Monday 1 December 2014

Quartets I-VIII (1976)

Wait - what's going on? Have I selected the wrong track? Did they put the wrong CD in the "John Cage" case?

... well, no: this is John Cage. It's one of his "imitations", and it's possibly the most conventional of a surprisingly conventional bunch of compositions. Here, Cage worked with eight pieces by a few obscure 18th-century American composers, such as William Billings, Jacob French, and Andrew Law. Just what he did with those pieces, I'm not sure. One wonders at times: did he make any changes at all? The only hint that there actually is some Cage in this is that over its 37 minute running time, it doesn't really go anywhere; there's never any sense of building towards anything: it sets a pastoral, contemplative mood in the first few seconds and then just sticks with it till the end.

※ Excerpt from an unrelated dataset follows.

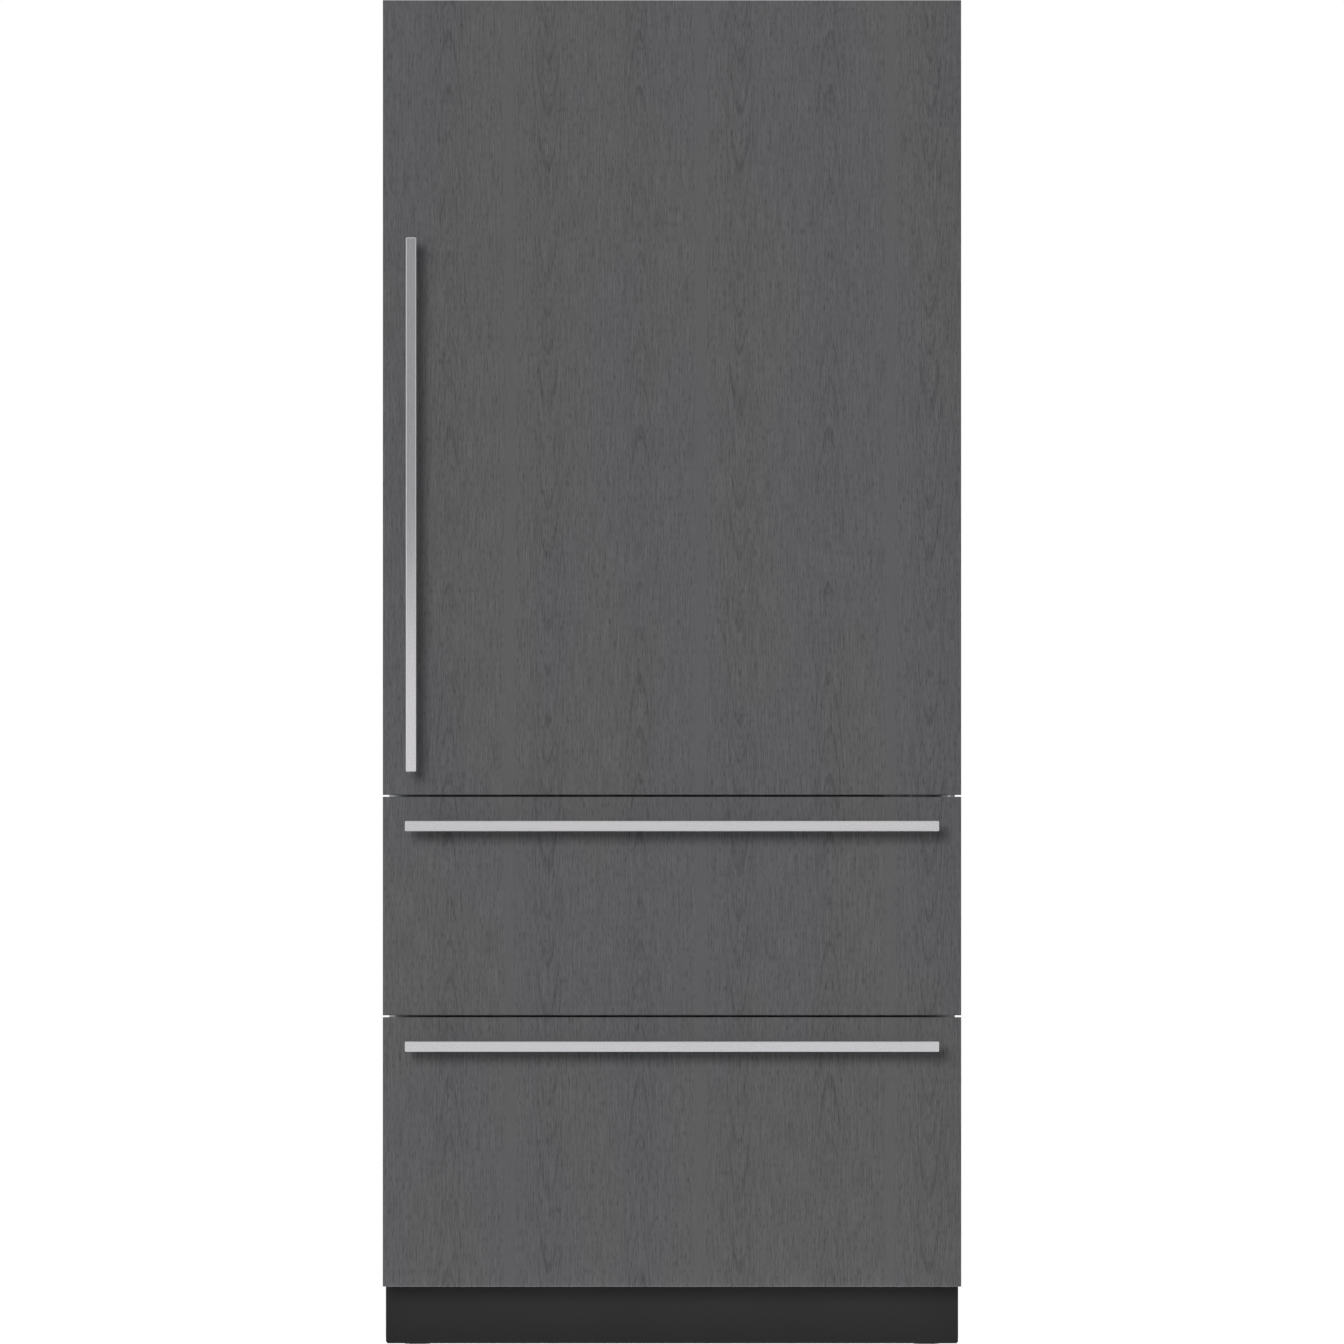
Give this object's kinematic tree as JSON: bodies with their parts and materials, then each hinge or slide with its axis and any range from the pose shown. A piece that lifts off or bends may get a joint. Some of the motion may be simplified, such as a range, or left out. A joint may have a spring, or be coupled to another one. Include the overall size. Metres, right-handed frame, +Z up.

So I suppose this is somewhere between ambient, minimalism, and more standard classical - but make no mistake, it's far more standard classical than it is ambient or minimalism, and it retains a distinctive eighteenth-century American flavour. It conjures up images of open prairies, wagons crossing rolling hills, and dead Indians. Even the instrumentation is traditional, involving a standard orchestra, mostly strings. The one cool twist is that since this is written for an orchestra, and since each quartet contains (obviously) only four players, the players in each quartet are different, resulting in gradual, subtle timbral changes throughout the piece.

A very easy listen. Even including his earlier years, I don't think Cage ever wrote a composition quite as emotive and as traditionally melodic as this. It's John Cage for people who don't like John Cage. When I played two minutes of this to my girlfriend, she merely found it boring, rather than completely unlistenable, so a big improvement on the norm!